In contrast, continuous generative models—including diffusion models and flow matching—enable parallel, non-autoregressive generation in continuous domains by transforming noise into data via neural ODEs. Recent advances such as consistency models and flow maps further compress generative trajectories into single or few-step mappings, offering massive speedups. However, these architectures traditionally employ Euclidean objectives (L2 regression), which are ill-suited for discrete data, e.g. language, whose geometry is that of the probability simplex. Cross-entropy and KL divergence are more appropriate, yet conventional flow map parameterizations are not simplex-respecting.
Theoretical Framework
To resolve this geometric mismatch, the paper introduces a systematic recasting of flow map models for discrete data. Rather than parameterizing in terms of unconstrained average velocities, DFMs employ the mean denoiser ψs,t​, which resides on the simplex, allowing the entire training objective and operator to be defined through cross-entropy and KL divergence losses. The framework rigorously anchors all flow map identities (semigroup, Lagrangian, and Eulerian) within the simplex geometry, yielding direct mappings from noise to data distributions via neural networks operating exclusively on probability distributions.
Figure 1: Overview of the geometry of the discrete flow map, showing that both the instantaneous denoiser ψs,s​(xs​) and the mean denoiser ψs,t​(xs​) are projections onto the simplex, enabling geometrically consistent flow map parameterization.
Parameterization of the flow map is achieved as a convex combination:
Xs,t​(x)=1−s1−t​x+1−st−s​ψs,t​(x)
where ψs,t​(x) is always in the simplex. The consistency identities governing valid generative trajectories are also reformulated in terms of simplex-valued mappings. Crucially, the diagonal component recovers the standard denoiser, and off-diagonal components enforce trajectory validity via KL distillation with simplex-valued targets.
Algorithmic Contributions
DFMs are instantiated via the following:
Empirical Results
DFMs are extensively evaluated on LM1B and OpenWebText with sequence lengths up to 1024 tokens. Experimental results show:
- Substantial Speedups: DFMs achieve high-quality text generation in one or a few steps, with only minor performance degradation relative to AR decoding.

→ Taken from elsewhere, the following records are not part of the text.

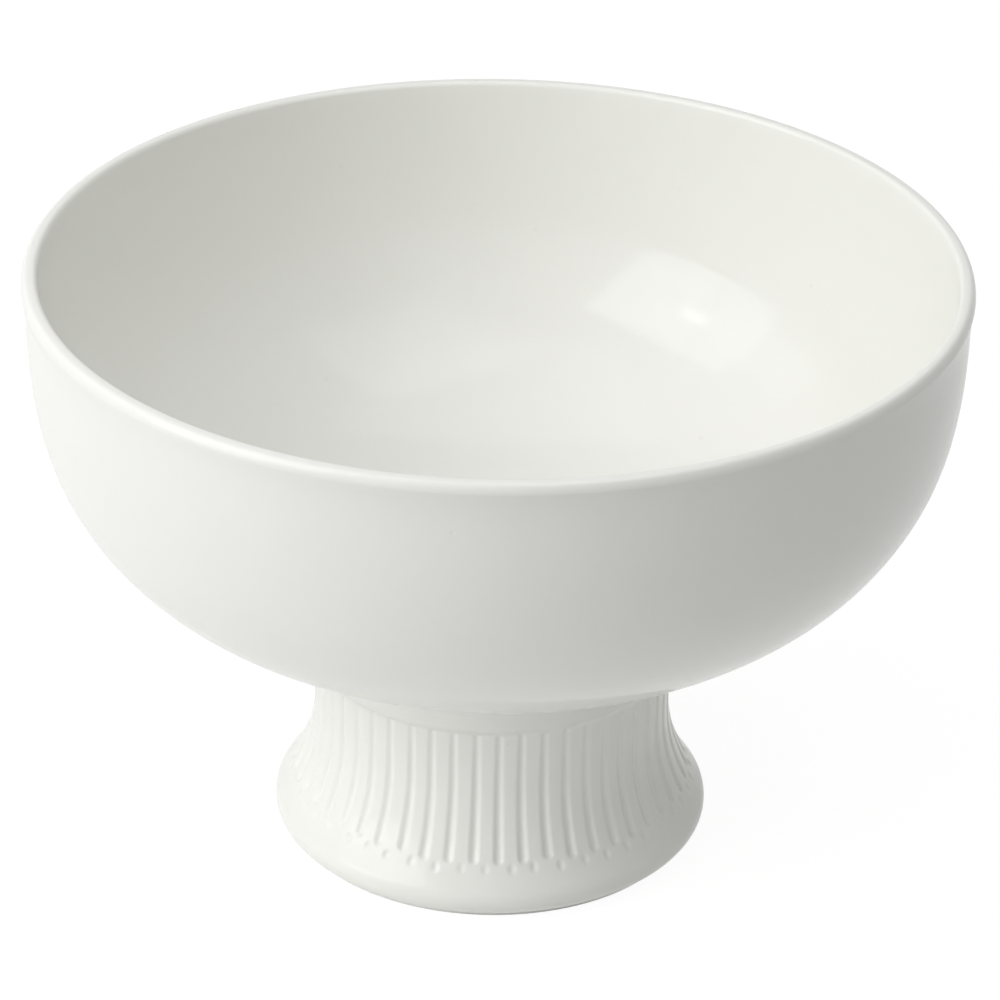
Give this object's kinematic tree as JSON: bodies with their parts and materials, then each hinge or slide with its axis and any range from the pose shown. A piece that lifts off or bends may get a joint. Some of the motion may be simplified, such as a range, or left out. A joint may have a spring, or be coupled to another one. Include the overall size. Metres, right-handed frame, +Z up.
{
  "type": "footed bowl",
  "caption": "Deep round glazed bowl with a beaded rim, joined to a hollow fluted pedestal foot with a rolled base.",
  "frame": {"origin": "on the axis, at the surface that the foot ring stands on", "axes": "+Z up along the axis, towards the mouth of the bowl; the bowl is round, so X and Y are free, and a land of the fluting is centred on -Y"},
  "size_m": [0.25, 0.25, 0.167],
  "materials": {
    "glaze": "gloss",
    "slip": "matt"
  },
  "bodies": {
    "root": {"bowl": "glaze", "slip_joint": "slip", "foot": "glaze"}
  },
  "joints": []
}
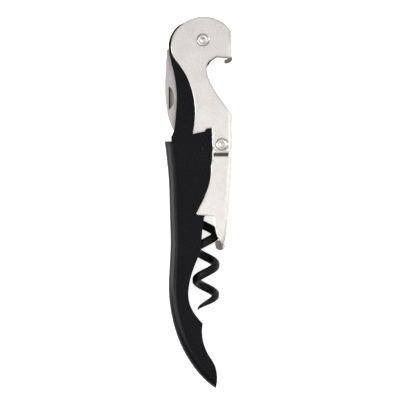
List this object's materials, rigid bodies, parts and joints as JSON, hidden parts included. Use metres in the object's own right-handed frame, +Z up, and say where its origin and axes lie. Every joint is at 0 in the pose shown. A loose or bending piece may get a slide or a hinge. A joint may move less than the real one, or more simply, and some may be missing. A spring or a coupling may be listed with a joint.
{
  "type": "lever corkscrew",
  "caption": "Folding waiter's corkscrew: black channel handle, satin metal two-stage lever with cap lifter, coiled worm and serrated foil blade.",
  "frame": {"origin": "middle of the underside of the bounding box, with the closed tool lying flat on its side", "axes": "+Y along the tool towards the head, +X across it towards the lever's spine, +Z up through the thickness"},
  "size_m": [0.022, 0.1199, 0.014],
  "materials": {
    "black_coat": "matte black powder coat with a slight sheen on the bends",
    "satin_nickel": "satin nickel plate on pressed steel",
    "blade_steel": "ground stainless steel",
    "worm_coat": "black non-stick coating with a low gloss",
    "rivet_steel": "nickel plated rivet",
    "spring_steel": "plain spring steel",
    "shim_brass": "dull brass shim"
  },
  "bodies": {
    "handle": {"handle_channel": "black_coat", "head_rivet": "rivet_steel", "blade_spacer_front": "spring_steel", "blade_spacer_back": "spring_steel", "blade_stop_pin": "black_coat", "blade_spring": "spring_steel", "spring_pins": "black_coat", "worm_pin": "black_coat", "worm_spacer_front": "spring_steel", "worm_spacer_back": "spring_steel", "lever_washer_front": "shim_brass", "lever_washer_back": "shim_brass"},
    "lever": {"upper_lever": "satin_nickel", "joint_rivet": "rivet_steel", "joint_spacer": "rivet_steel"},
    "foot": {"lower_lever": "satin_nickel"},
    "blade": {"foil_blade": "blade_steel"},
    "worm": {"worm_screw": "worm_coat", "worm_hub": "worm_coat"}
  },
  "joints": [
    {"name": "lever_hinge", "type": "hinge", "parent": "handle", "child": "lever", "pos_m": [0.00135, 0.05245, 0.007], "axis": [0, 0, 1], "range_deg": [0, 100]},
    {"name": "foot_hinge", "type": "hinge", "parent": "lever", "child": "foot", "pos_m": [0.0075, 0.01885, 0.007], "axis": [0, 0, 1], "range_deg": [0, 90]},
    {"name": "blade_hinge", "type": "hinge", "parent": "handle", "child": "blade", "pos_m": [0.00135, 0.05245, 0.007], "axis": [0, 0, -1], "range_deg": [0, 100]},
    {"name": "worm_hinge", "type": "hinge", "parent": "handle", "child": "worm", "pos_m": [0.00235, 0.01745, 0.007], "axis": [0, 0, 1], "range_deg": [0, 90]}
  ],
  "couplings": [
    {"joint": "worm_hinge", "follows": "lever_hinge", "ratio": 0.9}
  ]
}
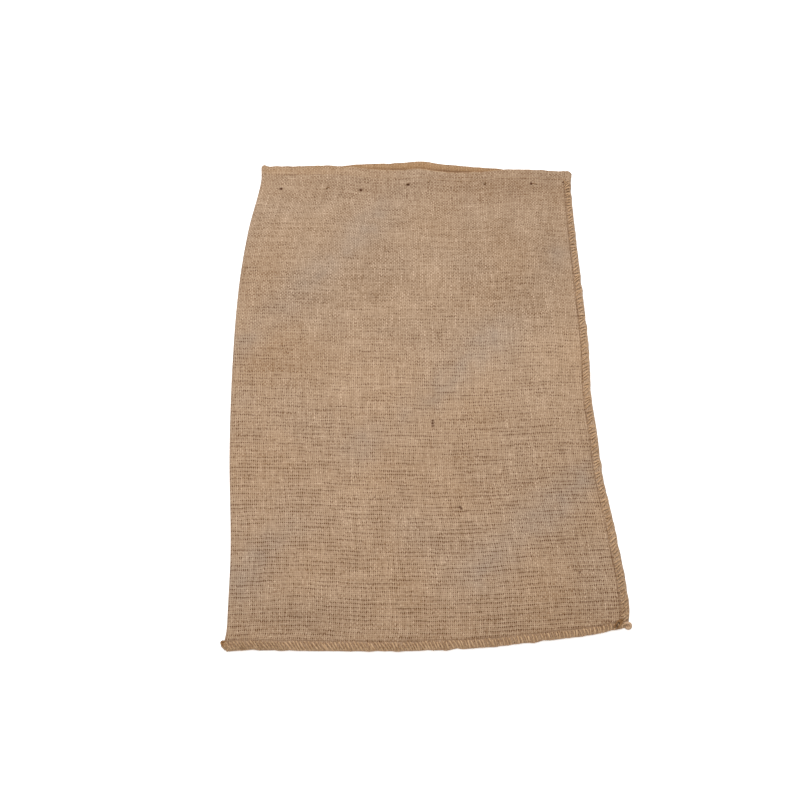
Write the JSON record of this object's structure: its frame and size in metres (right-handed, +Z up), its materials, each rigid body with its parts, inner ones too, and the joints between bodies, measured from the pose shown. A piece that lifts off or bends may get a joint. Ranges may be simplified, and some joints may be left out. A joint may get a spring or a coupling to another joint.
{
  "type": "jute sack",
  "caption": "Empty woven jute sack lying flat, folded on one side, hemmed at its slightly open mouth and overcast along its other side and bottom.",
  "frame": {"origin": "middle of the sack's footprint, on the surface that it lies on", "axes": "+Y from the sewn bottom to the mouth, +X from the folded side to the sewn side, +Z up through the two layers"},
  "size_m": [0.5226, 0.7294, 0.0162],
  "materials": {
    "jute_hessian": "plain woven natural jute, matt and fibrous",
    "jute_sewing_twine": "twisted natural jute twine, slightly golden"
  },
  "bodies": {
    "root": {"sack_cloth": "jute_hessian", "twine_knot_left": "jute_sewing_twine", "twine_curl_right": "jute_sewing_twine"}
  },
  "joints": []
}
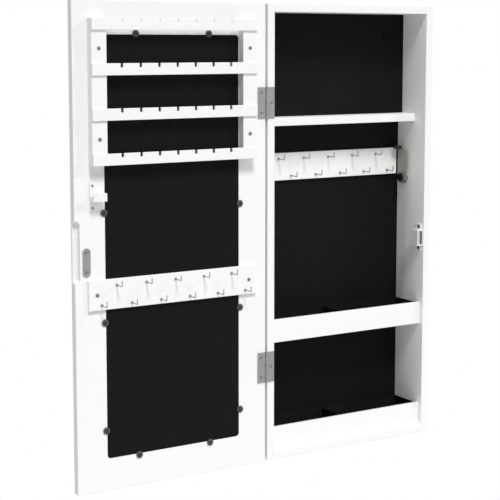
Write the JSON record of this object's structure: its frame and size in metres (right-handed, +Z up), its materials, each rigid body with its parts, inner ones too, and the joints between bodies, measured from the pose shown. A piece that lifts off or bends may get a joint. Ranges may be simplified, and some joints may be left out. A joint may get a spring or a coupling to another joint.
{
  "type": "jewelry mirror cabinet",
  "caption": "Slim wall-hung jewelry cabinet whose hinged mirror door opens flat, with a shelf, lined trays, necklace hooks, a notched earring rack, a magnetic catch and a cam lock.",
  "frame": {"origin": "on the wall, midway between the two holes for the hanging screws; the box's middle is x = 0 and its back is y = 0", "axes": "+X to the viewer's right, +Y into the wall, +Z up; the door stands open by half a turn to the left of the box, with its inner face level with the box's front"},
  "size_m": [0.6056, 0.0948, 0.67],
  "materials": {
    "white_board": "fibre board, smooth white lacquer, satin",
    "black_board": "thin fibre board, matt black",
    "flocked_lining": "thin moulded plastic, flocked black",
    "zinc_steel": "zinc plated, dull",
    "screw_steel": "zinc plated screws",
    "dark_screws": "blackened screws",
    "nickel_plate": "bright nickel plate",
    "cam_steel": "steel with a dull olive-grey coat",
    "black_plastic": "moulded, matt",
    "grey_plastic": "moulded, satin",
    "white_plastic": "moulded, satin",
    "magnet": "sintered ferrite",
    "pole_steel": "plain steel",
    "mirror": "silvered glass",
    "beech": "raw beech"
  },
  "bodies": {
    "cabinet": {"back_lining": "black_board", "back_panel": "white_board", "bottom_panel": "white_board", "bottom_tray_divider": "flocked_lining", "bottom_tray_front": "white_board", "bottom_tray_insert": "flocked_lining", "cabinet_hook_board": "white_board", "cabinet_hook_board_screws": "screw_steel", "cabinet_hooks": "nickel_plate", "catch_housing": "white_plastic", "catch_magnet": "magnet", "catch_poles": "pole_steel", "catch_screws": "dark_screws", "dowels": "beech", "hanging_rail": "white_board", "hinge_cabinet_screws": "screw_steel", "hinge_lower_cabinet_leaf": "zinc_steel", "hinge_lower_pin": "zinc_steel", "hinge_upper_cabinet_leaf": "zinc_steel", "hinge_upper_pin": "zinc_steel", "left_side_panel": "white_board", "lock_barrel": "nickel_plate", "lock_nut": "nickel_plate", "lock_washer": "nickel_plate", "middle_tray_divider": "flocked_lining", "middle_tray_floor": "white_board", "middle_tray_front": "white_board", "middle_tray_insert": "flocked_lining", "right_side_panel": "white_board", "shelf": "white_board", "top_panel": "white_board", "upper_lining": "black_board"},
    "door": {"disc_screws": "dark_screws", "door_frame": "white_board", "door_hook_board": "white_board", "door_hook_board_screws": "screw_steel", "door_hooks": "nickel_plate", "hinge_door_screws": "screw_steel", "hinge_lower_door_leaf": "zinc_steel", "hinge_upper_door_leaf": "zinc_steel", "keeper_screws": "screw_steel", "lock_keeper": "white_plastic", "mirror_backing": "black_board", "mirror_glass": "mirror", "rack_bar_1": "white_board", "rack_bar_2": "white_board", "rack_bar_3": "white_board", "rack_bar_4": "white_board", "rack_left_upright": "white_board", "rack_right_upright": "white_board", "rack_screws": "screw_steel", "retaining_discs": "grey_plastic", "strike_plate": "zinc_steel", "strike_screws": "screw_steel"},
    "lock": {"lock_plug": "nickel_plate", "lock_cam": "cam_steel", "cam_hook": "black_plastic", "cam_screw": "screw_steel"}
  },
  "joints": [
    {"name": "door_hinge", "type": "hinge", "parent": "cabinet", "child": "door", "pos_m": [-0.1518, -0.0742, -0.293], "axis": [0, 0, 1], "range_deg": [0, 180]},
    {"name": "lock_turn", "type": "hinge", "parent": "cabinet", "child": "lock", "pos_m": [0.13, -0.022, -0.225], "axis": [1, 0, 0], "range_deg": [0, 78]}
  ]
}
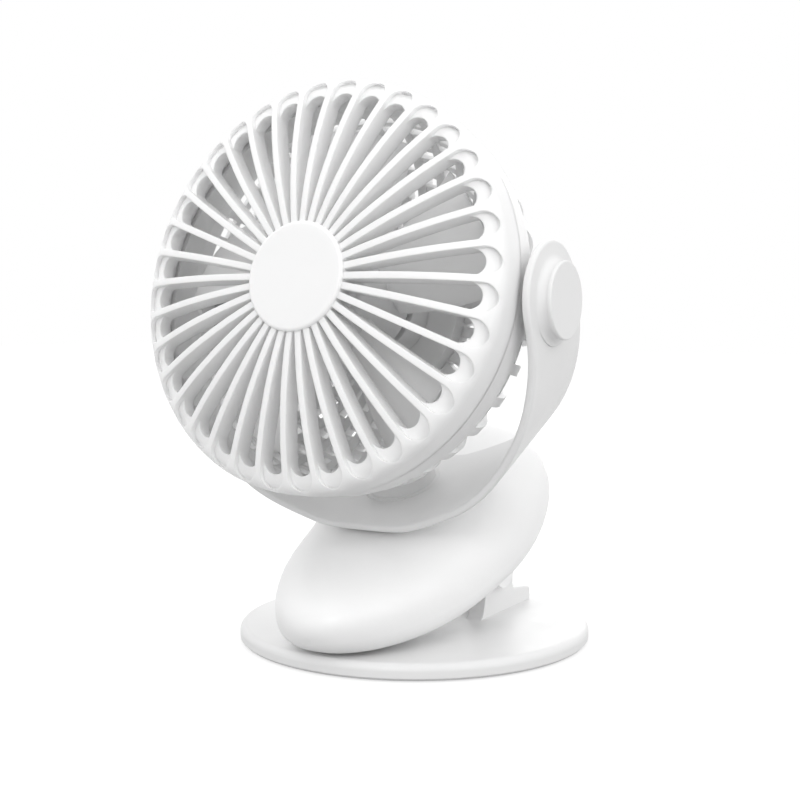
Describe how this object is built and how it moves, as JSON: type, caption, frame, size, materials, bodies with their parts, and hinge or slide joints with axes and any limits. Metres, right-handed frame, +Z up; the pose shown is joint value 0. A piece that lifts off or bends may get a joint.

- Superior Generative Perplexity: Across the few-step regime, DFMs outperform all prior accelerated discrete diffusion, flow map, and distillation baselines on generative perplexity and output diversity.
- Robust Guidance and Block Generation: CFG experiments demonstrate effective fidelity/diversity trade-offs, with guided scales achieving lower perplexity and entropy, analogous to trends observed in image continuous diffusion.
Generations produced by block-wise parallel decoding, supported by KV caching and mixed masking, illustrate qualitatively coherent outputs even at minimal function evaluations.
Practical and Theoretical Implications
DFMs present a formal advance in non-autoregressive discrete sequence generation by aligning model geometry with discrete data through the probability simplex. The approach enables parallel text generation in a rigorously controlled manner, preserving both fidelity (via cross-entropy) and diversity (via entropy maximization). Practically, DFMs unlock scalable synthesis for real-time applications and long-form reasoning, alleviating the inherent disadvantages of AR models.
Theoretically, this simplex-centric reparameterization introduces a principled paradigm for discrete data modeling, extending flow map and diffusion frameworks well beyond their continuous roots. The approach generalizes to arbitrary convex sets, with simplex serving as the canonical example in language. The consistency identities in simplex parameterization could influence a broad class of generative modeling tasks, including conditional generation, controllable synthesis, and combinatorial domains.
Future Directions
Current results suggest that further scaling of DFMs—both in model and data size—could yield competitive or superior performance to the best AR sequence models. Potential developments include:
- Extension to Multimodal and Multilingual Data: Adapting simplex-based flow maps to domains beyond language, e.g., multimodal vision-language synthesis.
- Improved Distillation Schemes: Exploiting the geometric structure of the simplex for more expressive and efficient consistency training.
- Hybrid Autoregressive/Non-Autoregressive Schemes: Combining block-wise DFM decoding with autoregressive prefix extension for adaptive generation.
- Integration with Reinforcement Learning and Control: Using the simplex parameterization to enable precise control mechanisms, test-time steering, and reward-driven guidance.
Conclusion
Discrete Flow Maps systematically resolve the geometric mismatch between continuous flow-based generative models and discrete data, establishing a fully consistent simplex-based framework for non-autoregressive language modeling. The empirical and theoretical contributions position DFMs as a foundational step toward efficient, controlled, and scalable text synthesis. The application of rigorously simplex-aligned training objectives and block-parallel generation mechanisms demonstrates clear superiority in both speed and quality for discrete generative tasks (2604.09784).